**GIVEN EXERCISE**
Every line with the string "caption" should be gathered.

________________________

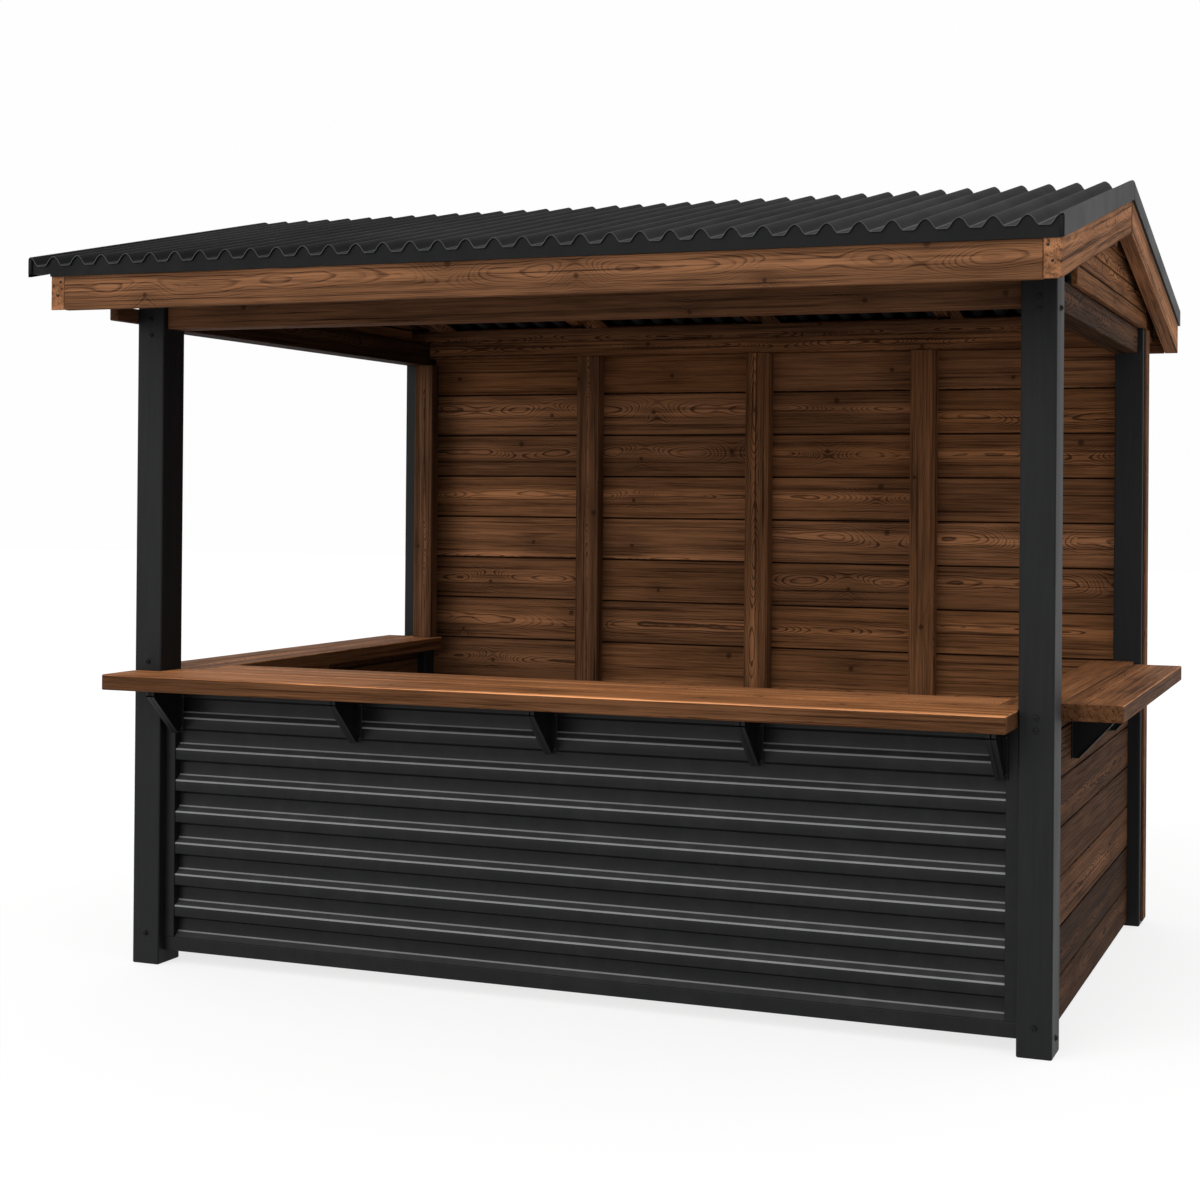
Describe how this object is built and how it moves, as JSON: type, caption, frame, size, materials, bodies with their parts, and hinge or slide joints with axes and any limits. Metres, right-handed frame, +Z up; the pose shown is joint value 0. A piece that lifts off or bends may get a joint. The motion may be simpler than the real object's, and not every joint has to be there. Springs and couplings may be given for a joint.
{
  "type": "market stall",
  "caption": "Gable-roofed wooden market stall with black posts, corrugated steel roof, a counter on the front and both sides, a steel-clad front panel and a boarded back wall.",
  "frame": {"origin": "centre of the stall on the ground, midway between the four posts and between the two eaves", "axes": "+X along the ridge towards the right-hand end seen from the serving front, +Y towards the back wall, +Z up"},
  "size_m": [3.305, 2.744, 2.57],
  "materials": {
    "black_timber": "satin black paint on sawn timber posts",
    "stained_wood": "brown translucent stain on planed softwood",
    "counter_wood": "satin oiled planks",
    "roof_steel": "matt black coated steel sheet",
    "panel_steel": "semi-gloss black coated steel"
  },
  "bodies": {
    "root": {"post_front_left": "black_timber", "post_front_right": "black_timber", "post_back_left": "black_timber", "post_back_right": "black_timber", "front_beam": "stained_wood", "back_beam": "stained_wood", "left_beam": "stained_wood", "right_beam": "stained_wood", "left_rail": "stained_wood", "front_plate": "stained_wood", "back_plate": "stained_wood", "ridge_beam": "stained_wood", "rafter_left": "stained_wood", "rafter_middle": "stained_wood", "rafter_right": "stained_wood", "battens_front": "stained_wood", "battens_back": "stained_wood", "gable_left": "stained_wood", "gable_right": "stained_wood", "barge_left": "stained_wood", "barge_right": "stained_wood", "fascia_front": "stained_wood", "fascia_back": "stained_wood", "roof_sheet_front": "roof_steel", "roof_sheet_back": "roof_steel", "eave_trim_front": "roof_steel", "eave_trim_back": "roof_steel", "verge_trim_left": "roof_steel", "verge_trim_right": "roof_steel", "front_panel": "panel_steel", "back_wall": "stained_wood", "left_wall": "stained_wood", "right_wall": "stained_wood", "front_counter": "counter_wood", "left_counter": "counter_wood", "right_counter": "counter_wood", "front_bracket_1": "panel_steel", "front_bracket_2": "panel_steel", "front_bracket_3": "panel_steel", "front_bracket_4": "panel_steel", "front_bracket_5": "panel_steel", "left_bracket_1": "panel_steel", "left_bracket_2": "panel_steel", "right_bracket_1": "panel_steel", "right_bracket_2": "panel_steel"}
  },
  "joints": []
}
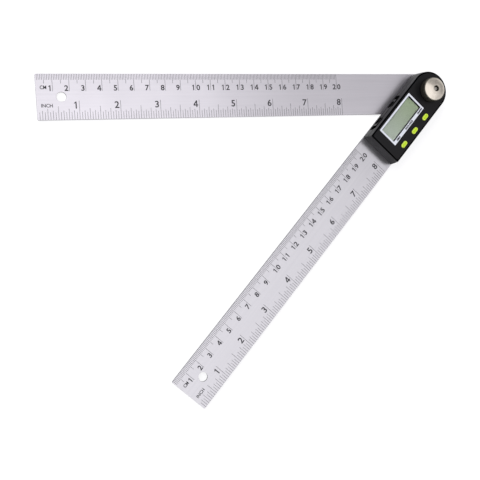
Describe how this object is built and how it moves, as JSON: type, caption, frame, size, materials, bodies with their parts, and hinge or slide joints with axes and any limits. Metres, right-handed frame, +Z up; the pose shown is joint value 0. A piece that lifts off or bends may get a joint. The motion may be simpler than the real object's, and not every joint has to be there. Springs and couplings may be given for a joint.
{
  "type": "digital angle finder",
  "caption": "Two graduated steel rules on one pivot, with a digital display head, push keys, a side battery drawer and a knurled lock knob.",
  "frame": {"origin": "on the pivot axis, at the underside of the lower rule, on which the tool lies", "axes": "+Z up along the pivot axis, through the display and the knob; -X along the lower rule to its square tip; +Y across it to its centimetre edge"},
  "size_m": [0.2803, 0.2145, 0.0212],
  "materials": {
    "steel": "brushed along the rule",
    "nickel": "turned and nickel plated",
    "brass": "turned",
    "shell": "fine moulded texture",
    "nylon": "natural nylon",
    "frame_print": "printed film",
    "lens": "clear",
    "display": "smooth glass over a grey-green polariser",
    "grey_rubber": "silicone",
    "board": "solder resist",
    "resin": "moulded resin",
    "key": "satin moulded"
  },
  "bodies": {
    "lower_arm": {"lower_rule": "steel", "pivot_hub": "nickel", "friction_washer": "nylon", "retaining_ring": "steel", "encoder_rotor": "board", "lock_stud": "steel"},
    "upper_arm": {"upper_rule": "steel", "pivot_bush": "brass", "wave_spring": "steel", "housing_base": "shell", "housing_cover": "shell", "window_frame": "frame_print", "window_lens": "lens", "lcd_glass": "display", "reflector_sheet": "nylon", "lcd_holder": "nylon", "zebra_strip": "grey_rubber", "circuit_board": "board", "controller_chip": "resin", "clock_crystal": "steel", "top_contact": "nickel", "side_contact": "nickel", "on_off_switch": "resin", "hold_switch": "resin", "zero_switch": "resin", "head_screw_1": "steel", "head_screw_2": "steel", "head_screw_3": "steel", "head_screw_4": "steel"},
    "on_off_button": {"on_off_key": "key"},
    "hold_button": {"hold_key": "key"},
    "zero_button": {"zero_key": "key"},
    "battery_tray": {"battery_drawer": "shell", "battery_cell": "nickel"},
    "lock_washer": {"knob_washer": "steel"},
    "lock": {"lock_knob": "nickel"}
  },
  "joints": [
    {"name": "arm_pivot", "type": "hinge", "parent": "lower_arm", "child": "upper_arm", "pos_m": [0, 0, 0.0015], "axis": [0, 0, 1], "continuous": true},
    {"name": "on_off_press", "type": "slide", "parent": "upper_arm", "child": "on_off_button", "axis": [0, 0, -1], "range_m": [0, 0.0004], "stiffness_N_per_m": 800},
    {"name": "hold_press", "type": "slide", "parent": "upper_arm", "child": "hold_button", "axis": [0, 0, -1], "range_m": [0, 0.0004], "stiffness_N_per_m": 800},
    {"name": "zero_press", "type": "slide", "parent": "upper_arm", "child": "zero_button", "axis": [0, 0, -1], "range_m": [0, 0.0004], "stiffness_N_per_m": 800},
    {"name": "drawer_slide", "type": "slide", "parent": "upper_arm", "child": "battery_tray", "axis": [-0.7169, 0.6972, 0], "range_m": [0, 0.022]},
    {"name": "knob_lift", "type": "slide", "parent": "lower_arm", "child": "lock_washer", "axis": [0, 0, 1], "range_m": [0, 0.0005]},
    {"name": "knob_turn", "type": "hinge", "parent": "lock_washer", "child": "lock", "pos_m": [0, 0, 0.0133], "axis": [0, 0, 1], "range_deg": [0, 360]}
  ],
  "couplings": [
    {"joint": "knob_lift", "follows": "knob_turn", "m_per_rad": 0.0000795}
  ]
}
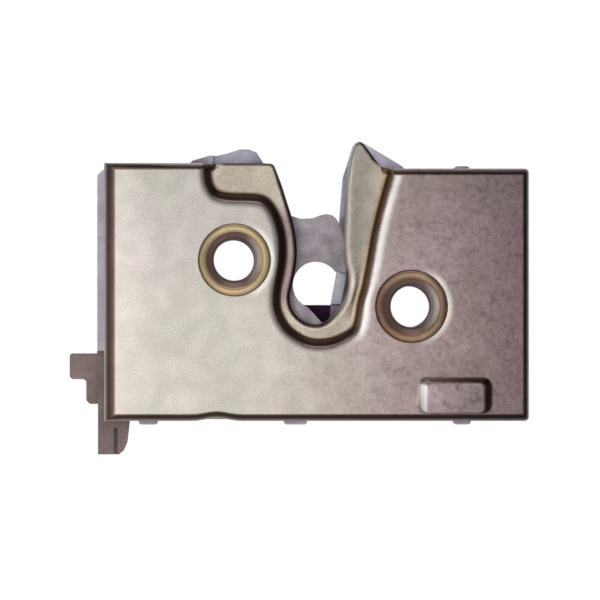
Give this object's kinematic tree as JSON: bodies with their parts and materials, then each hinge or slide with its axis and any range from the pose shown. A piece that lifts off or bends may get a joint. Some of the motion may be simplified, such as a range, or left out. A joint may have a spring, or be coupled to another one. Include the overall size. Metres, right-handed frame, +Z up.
{
  "type": "car door lock",
  "caption": "Latched rotary door lock: a pressed case with a striker mouth, a fork bolt held by a pawl, threaded mounting bushes, and release and lock levers.",
  "frame": {"origin": "centre of the latched striker pin, in the plane of the case's face", "axes": "+X along the case to the right as seen from the face, +Y from the face into the door, +Z up through the open end of the mouth"},
  "size_m": [0.0769, 0.0272, 0.0526],
  "materials": {
    "yellow_zinc": "satin, yellow passivated zinc",
    "clear_zinc": "satin, clear zinc",
    "gold_zinc": "satin, golden zinc",
    "copper_zinc": "satin, copper-toned zinc",
    "sintered_steel": "fine grained, matt",
    "dark_zinc": "satin, brown zinc",
    "bright_steel": "satin",
    "spring_steel": "drawn wire",
    "nylon": "matt",
    "rubber_black": "matt"
  },
  "bodies": {
    "case": {"front_cover": "yellow_zinc", "rear_plate": "clear_zinc", "fork_bush": "gold_zinc", "pawl_bush": "copper_zinc", "striker_buffer": "rubber_black", "fork_spring": "spring_steel", "fork_washer": "nylon", "fork_stop": "rubber_black", "pawl_spring": "spring_steel", "pawl_washer": "nylon", "lever_washer": "nylon", "lever_pivot": "bright_steel", "release_spring": "spring_steel", "spring_anchor": "bright_steel", "lock_pivot": "bright_steel", "lock_collar": "bright_steel", "lock_spring": "spring_steel", "spring_stud": "bright_steel"},
    "fork": {"fork_bolt": "sintered_steel"},
    "pawl_arm": {"pawl": "dark_zinc", "pawl_pin": "bright_steel"},
    "transfer": {"transfer_lever": "dark_zinc"},
    "release": {"release_lever": "dark_zinc"},
    "lock": {"lock_lever": "dark_zinc"},
    "dog": {"lock_dog": "nylon"}
  },
  "joints": [
    {"name": "fork_turn", "type": "hinge", "parent": "case", "child": "fork", "pos_m": [-0.01375, 0.0067, 0.00417], "axis": [0, -1, 0], "range_deg": [0, 68], "deforming": ["fork_spring"]},
    {"name": "pawl_turn", "type": "hinge", "parent": "case", "child": "pawl_arm", "pos_m": [0.01577, 0.0067, -0.00357], "axis": [0, -1, 0], "range_deg": [0, 22.4], "deforming": ["pawl_spring"]},
    {"name": "transfer_turn", "type": "hinge", "parent": "case", "child": "transfer", "pos_m": [-0.022, 0.0175, -0.0145], "axis": [0, 1, 0], "range_deg": [0, 12.8]},
    {"name": "release_turn", "type": "hinge", "parent": "case", "child": "release", "pos_m": [-0.022, 0.0198, -0.0145], "axis": [0, 1, 0], "range_deg": [0, 12.8], "stiffness_Nm_per_rad": 0.02, "springref_deg": -17.19, "deforming": ["release_spring"]},
    {"name": "lock_turn", "type": "hinge", "parent": "case", "child": "lock", "pos_m": [-0.0315, 0.0237, -0.0035], "axis": [0, 1, 0], "range_deg": [0, 21.6], "deforming": ["lock_spring"]},
    {"name": "dog_slide", "type": "slide", "parent": "transfer", "child": "dog", "axis": [0, 0, -1], "range_m": [0, 0.0038]}
  ],
  "couplings": [
    {"joint": "pawl_turn", "follows": "fork_turn", "ratio": 0.32941},
    {"joint": "transfer_turn", "follows": "fork_turn", "ratio": 0.18824},
    {"joint": "release_turn", "follows": "fork_turn", "ratio": 0.18824},
    {"joint": "dog_slide", "follows": "lock_turn", "m_per_rad": 0.009284}
  ]
}
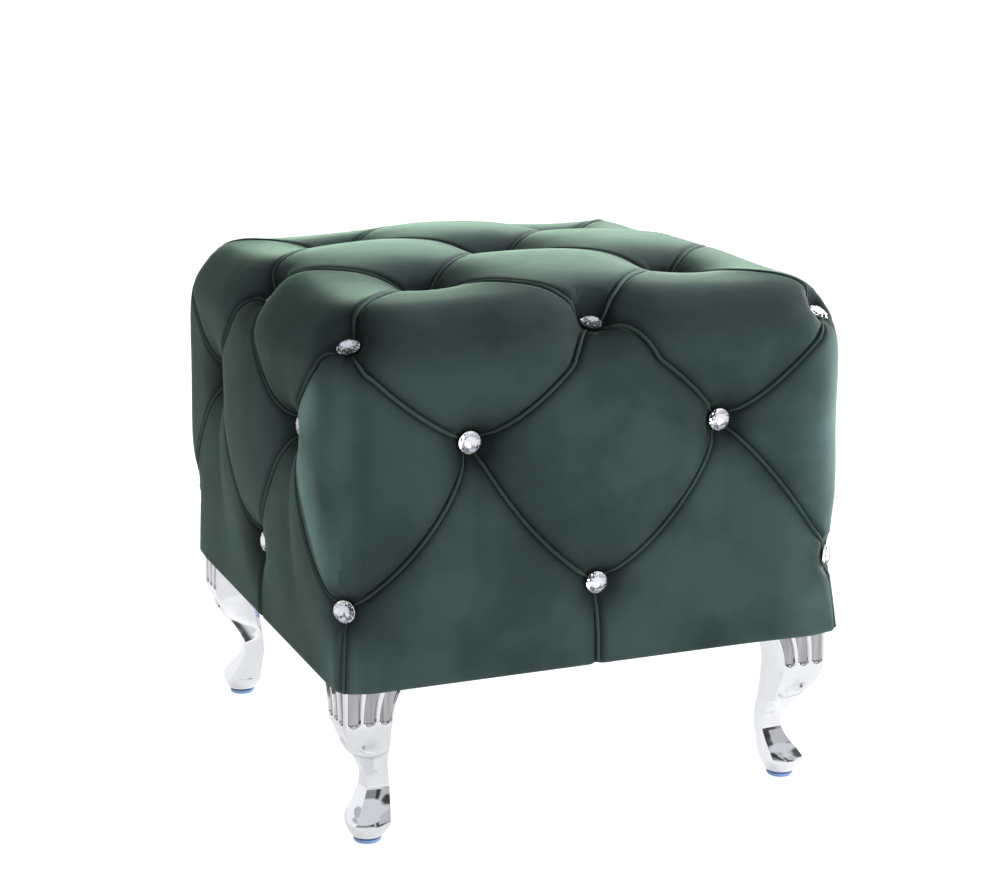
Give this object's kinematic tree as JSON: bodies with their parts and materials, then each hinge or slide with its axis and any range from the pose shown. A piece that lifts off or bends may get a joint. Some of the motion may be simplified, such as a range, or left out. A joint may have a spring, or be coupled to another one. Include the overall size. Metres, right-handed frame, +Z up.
{
  "type": "cube pouf stool",
  "caption": "Cube pouf stool: a deep-buttoned velvet body with piped diamond channels and cut glass buttons, on cast chrome cabriole legs.",
  "frame": {"origin": "on the floor, under the centre of the body", "axes": "+Z up, -Y towards the front, +X to the right seen from the front"},
  "size_m": [0.5074, 0.5089, 0.492],
  "materials": {
    "velvet": "dark green cotton velvet with a soft sheen",
    "cut_glass": "faceted clear glass, backed with silver",
    "chrome": "polished chrome plate on cast metal",
    "glide": "pale blue plastic"
  },
  "bodies": {
    "root": {"button_corner_low_back": "cut_glass", "button_corner_low_front": "cut_glass", "button_corner_low_left": "cut_glass", "button_corner_low_right": "cut_glass", "button_corner_top_back": "cut_glass", "button_corner_top_front": "cut_glass", "button_corner_top_left": "cut_glass", "button_corner_top_right": "cut_glass", "button_edge_top_back": "cut_glass", "button_edge_top_front": "cut_glass", "button_edge_top_left": "cut_glass", "button_edge_top_right": "cut_glass", "button_side_left_back": "cut_glass", "button_side_left_front": "cut_glass", "button_side_left_left": "cut_glass", "button_side_left_right": "cut_glass", "button_side_low_back": "cut_glass", "button_side_low_front": "cut_glass", "button_side_low_left": "cut_glass", "button_side_low_right": "cut_glass", "button_side_right_back": "cut_glass", "button_side_right_front": "cut_glass", "button_side_right_left": "cut_glass", "button_side_right_right": "cut_glass", "button_top_back": "cut_glass", "button_top_centre": "cut_glass", "button_top_front": "cut_glass", "button_top_left": "cut_glass", "button_top_right": "cut_glass", "glide_back_left": "glide", "glide_back_right": "glide", "glide_front_left": "glide", "glide_front_right": "glide", "leg_back_left": "chrome", "leg_back_right": "chrome", "leg_front_left": "chrome", "leg_front_right": "chrome", "tufted_body": "velvet"}
  },
  "joints": []
}
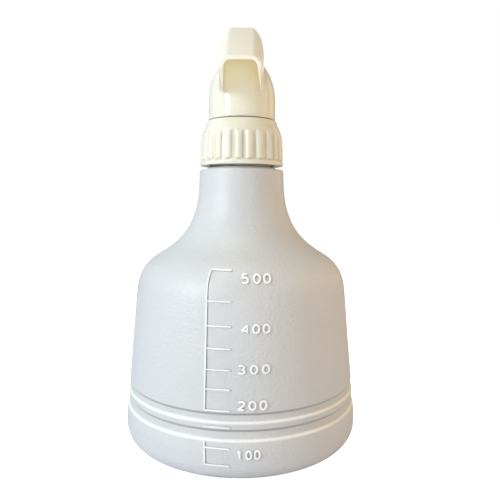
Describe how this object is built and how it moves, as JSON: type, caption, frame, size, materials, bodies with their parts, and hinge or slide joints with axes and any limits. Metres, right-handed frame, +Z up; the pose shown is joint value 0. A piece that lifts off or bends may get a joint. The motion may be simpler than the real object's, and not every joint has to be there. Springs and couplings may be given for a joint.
{
  "type": "graduated trigger spray bottle",
  "caption": "Bell-shaped graduated plastic bottle with two ring grooves and a cream trigger sprayer head with an open hooded tail.",
  "frame": {"origin": "centre of the bottle's base on the surface it stands on, on the bottle's axis", "axes": "+Z up the bottle's axis, +Y the way the nozzle sprays, -Y the side with the scale, +X to the right seen from the scale side"},
  "size_m": [0.1016, 0.1016, 0.1782],
  "materials": {
    "bottle_pe": "satin white polyethylene with a faint mould texture",
    "head_pp": "cream injection-moulded polypropylene, semi-gloss",
    "inner_pe": "natural polyethylene",
    "tube_pe": "milky extruded tube",
    "seal_foam": "soft sealing plastic",
    "o_ring": "black nitrile rubber",
    "valve_steel": "stainless steel"
  },
  "bodies": {
    "bottle": {"bottle": "bottle_pe"},
    "head": {"pump_body": "head_pp", "shroud": "head_pp", "trigger_pin": "head_pp", "barrel_plug": "head_pp", "nozzle_base": "head_pp", "swirl_insert": "head_pp", "neck_gasket": "seal_foam", "tube_adapter": "inner_pe", "dip_tube": "tube_pe", "strainer": "inner_pe", "return_spring": "valve_steel", "outlet_spring": "valve_steel"},
    "cap": {"screw_cap": "head_pp"},
    "trigger": {"trigger": "head_pp"},
    "piston": {"piston": "inner_pe", "piston_seal": "seal_foam", "vent_seal": "seal_foam"},
    "inlet_valve": {"inlet_ball": "valve_steel"},
    "outlet_valve": {"outlet_ball": "valve_steel"},
    "nozzle_seal": {"nozzle_ring": "o_ring"},
    "nozzle": {"nozzle_knob": "head_pp"}
  },
  "joints": [
    {"name": "head_lift", "type": "slide", "parent": "bottle", "child": "head", "axis": [0, 0, 1], "range_m": [0, 0.00635]},
    {"name": "cap_turn", "type": "hinge", "parent": "head", "child": "cap", "pos_m": [0, 0, 0.129], "axis": [0, 0, 1], "range_deg": [0, 540]},
    {"name": "trigger_pull", "type": "hinge", "parent": "head", "child": "trigger", "pos_m": [0, 0.024, 0.1625], "axis": [-1, 0, 0], "range_deg": [0, 22.6], "stiffness_Nm_per_rad": 0.25, "springref_deg": -11.46},
    {"name": "piston_stroke", "type": "slide", "parent": "head", "child": "piston", "axis": [0, -1, 0], "range_m": [0, 0.005], "deforming": ["return_spring"]},
    {"name": "inlet_ball_lift", "type": "slide", "parent": "head", "child": "inlet_valve", "axis": [0, 0, 1], "range_m": [0, 0.0012]},
    {"name": "outlet_ball_slide", "type": "slide", "parent": "head", "child": "outlet_valve", "axis": [0, 1, 0], "range_m": [0, 0.0012], "stiffness_N_per_m": 60, "springref_m": -0.002, "deforming": ["outlet_spring"]},
    {"name": "nozzle_advance", "type": "slide", "parent": "head", "child": "nozzle_seal", "axis": [0, 1, 0], "range_m": [0, 0.0015]},
    {"name": "nozzle_turn", "type": "hinge", "parent": "nozzle_seal", "child": "nozzle", "pos_m": [0, 0.039, 0.1696], "axis": [0, 1, 0], "range_deg": [0, 270]}
  ],
  "couplings": [
    {"joint": "head_lift", "follows": "cap_turn", "m_per_rad": 0.0006737},
    {"joint": "piston_stroke", "follows": "trigger_pull", "m_per_rad": 0.012665},
    {"joint": "nozzle_advance", "follows": "nozzle_turn", "m_per_rad": 0.0003183}
  ]
}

________________________

**ANSWER TO THIS PROBLEM**
Describe how this object is built and how it moves, as JSON: type, caption, frame, size, materials, bodies with their parts, and hinge or slide joints with axes and any limits. Metres, right-handed frame, +Z up; the pose shown is joint value 0. A piece that lifts off or bends may get a joint. The motion may be simpler than the real object's, and not every joint has to be there. Springs and couplings may be given for a joint.
  "caption": "Gable-roofed wooden market stall with black posts, corrugated steel roof, a counter on the front and both sides, a steel-clad front panel and a boarded back wall.",
Describe how this object is built and how it moves, as JSON: type, caption, frame, size, materials, bodies with their parts, and hinge or slide joints with axes and any limits. Metres, right-handed frame, +Z up; the pose shown is joint value 0. A piece that lifts off or bends may get a joint. The motion may be simpler than the real object's, and not every joint has to be there. Springs and couplings may be given for a joint.
  "caption": "Two graduated steel rules on one pivot, with a digital display head, push keys, a side battery drawer and a knurled lock knob.",
  "caption": "Latched rotary door lock: a pressed case with a striker mouth, a fork bolt held by a pawl, threaded mounting bushes, and release and lock levers.",
  "caption": "Cube pouf stool: a deep-buttoned velvet body with piped diamond channels and cut glass buttons, on cast chrome cabriole legs.",
Describe how this object is built and how it moves, as JSON: type, caption, frame, size, materials, bodies with their parts, and hinge or slide joints with axes and any limits. Metres, right-handed frame, +Z up; the pose shown is joint value 0. A piece that lifts off or bends may get a joint. The motion may be simpler than the real object's, and not every joint has to be there. Springs and couplings may be given for a joint.
  "caption": "Bell-shaped graduated plastic bottle with two ring grooves and a cream trigger sprayer head with an open hooded tail.",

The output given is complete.